Washington and Kiev's priorities at the talks include trying to get Russia to demobilise the militias, despite the fact that Moscow denies any links to them.

The United States and European Union have already imposed sanctions on key Russian and Ukrainian political and business officials, including members of President Vladimir Putin's inner circle.

But if the meeting ends in failure, Western countries are prepared to slap Moscow with tougher, broader economic and financial sanctions meant to hurt its already struggling economy.

White House spokesman Jay Carney said Wednesday that the US was "actively preparing" new sanctions against Russia, with signs growing that Washington may be ready to target the country's key mining, energy and financial sectors.

But US officials privately signalled they had little hope that the Geneva talks would make significant progress.

US President Barack Obama meanwhile specifically accused Moscow of actively supporting separatist militias in southern and eastern Ukraine.

"Each time Russia takes these kinds of steps that are designed to destabilise Ukraine and violate their sovereignty, there are going to be consequences," Obama told CBS News.

Minutes after landing in Geneva on Wednesday, Deshchytsya called on Russia to stop supporting "terrorist activities" in the east.

He also set out a string of other demands that will be difficult to meet, such as asking Moscow to confirm that Crimea - which it annexed last month - "is an integral part of Ukraine".

For its part, Russia's foreign ministry claimed Washington was backing Kiev's "war on its own people" in strident language that made any concession at the Geneva talks seem unlikely.

And Putin has warned that the much-hyped "anti-terrorist operation" launched in the separatist east by Kiev's new, interim leaders has pushed the country dangerously close to civil war.

But it is clear that Kiev's military intervention has had no success.

In the flashpoint eastern town of Slavyansk, insurgents who had occupied state buildings since Saturday were given a hero's welcome by locals Wednesday after they seized six armoured vehicles from government troops.

In another apparent humbling in the nearby town of Kramatorsk, Ukrainian troops - some weeping - handed over the firing mechanisms of their rifles to pro-Moscow protesters who had surrounded their column of 14 armoured personnel carriers.

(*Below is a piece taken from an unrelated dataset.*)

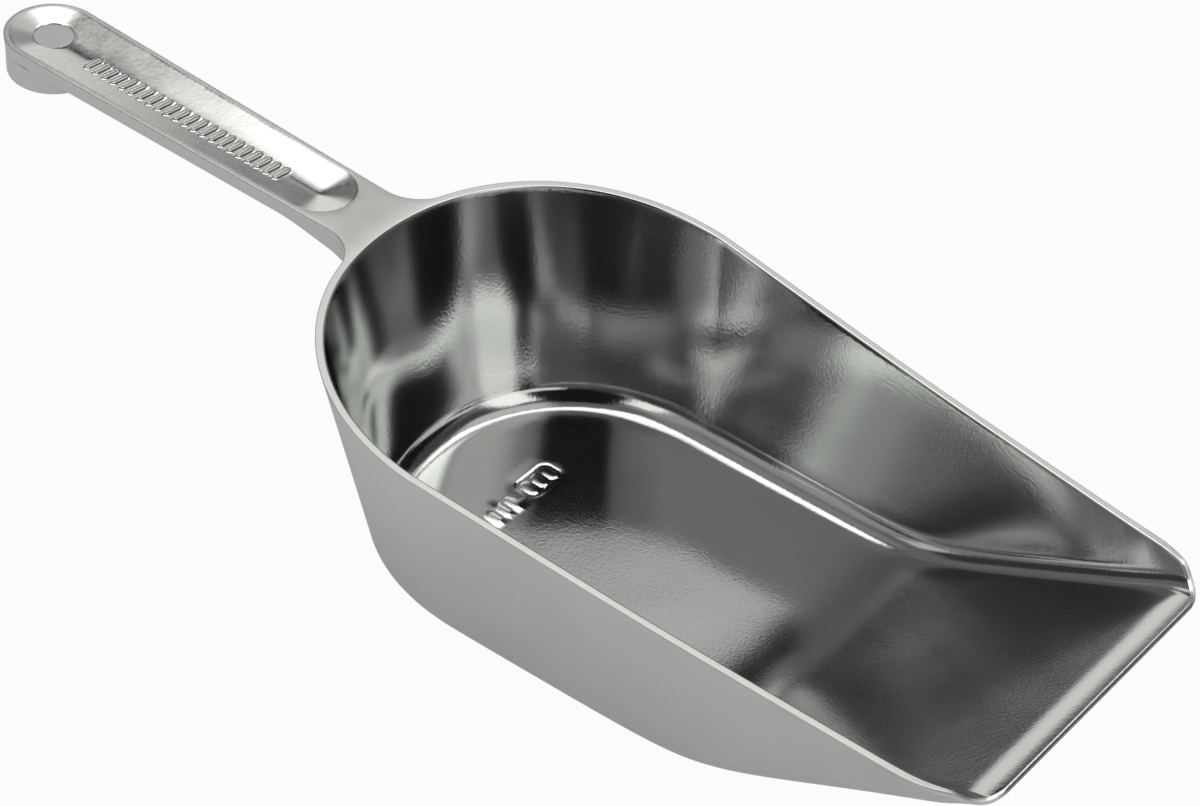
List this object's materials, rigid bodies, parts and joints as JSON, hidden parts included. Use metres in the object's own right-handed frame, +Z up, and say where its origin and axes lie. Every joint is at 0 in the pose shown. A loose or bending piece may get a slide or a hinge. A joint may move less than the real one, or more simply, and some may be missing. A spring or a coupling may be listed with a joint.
{
  "type": "ice scoop",
  "caption": "Cast aluminium ice scoop: open round-backed bowl with a ramped straight lip, flush dished grip and a round boss under the grip's end.",
  "frame": {"origin": "on the flat underside of the bowl's floor, below the centre of the rim's round back", "axes": "+X along the scoop towards the straight front lip, the grip points to -X, +Z up out of the open bowl, the scoop is symmetric about Y = 0"},
  "size_m": [0.3183, 0.1166, 0.0654],
  "materials": {
    "polished_aluminium": "polished inside, satin outside",
    "satin_aluminium": "satin, ground flat on top",
    "cast_aluminium": "tumbled casting",
    "matte_aluminium": "matte"
  },
  "bodies": {
    "root": {"bowl": "polished_aluminium", "handle": "satin_aluminium", "end_boss": "cast_aluminium", "end_pad": "matte_aluminium"}
  },
  "joints": []
}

In return, they were promised they could leave in their vehicles.

'A new Berlin Wall'

As Kiev's push to reclaim authority unravelled, NATO chief Anders Fogh Rasmussen announced Wednesday that the alliance would deploy additional forces in eastern Europe.

"We will have more planes in the air, more ships on the water... and more readiness on the land," he said.

Authorities in Kiev also ratcheted up the verbal attacks on Russia, with Prime Minister Arseniy Yatsenyuk accusing Moscow of trying to build "a new Berlin Wall".

The situation in Ukraine's southeast is similar to what happened in the Crimean peninsula before it was annexed by Russia last month.

Ukrainian intelligence said on Wednesday it had intercepted communications showing that the same Russian agents who oversaw the seizure of Crimea were now coordinating the unrest in the east.

And there are fears that a forceful military response by Kiev could prompt a devastating counterstrike by Russian troops who are waiting to act on Putin's vow to "protect" Russian-speakers in the neighbouring state.

Meanwhile the US, Britain and France called on Russia to stop interfering in Ukraine, in a stormy Security Council meeting dominated by a row over a UN human rights report.

British ambassador Mark Lyall Grant said the report by the Office of the High Commissioner for Human Rights showed that attacks against ethnic Russians in Ukraine were "neither widespread nor systematic".

Russia's UN envoy Vitaly Churkin dismissed the report as "biased" and not "reflecting fairly the state of the Russian-speaking population of the country."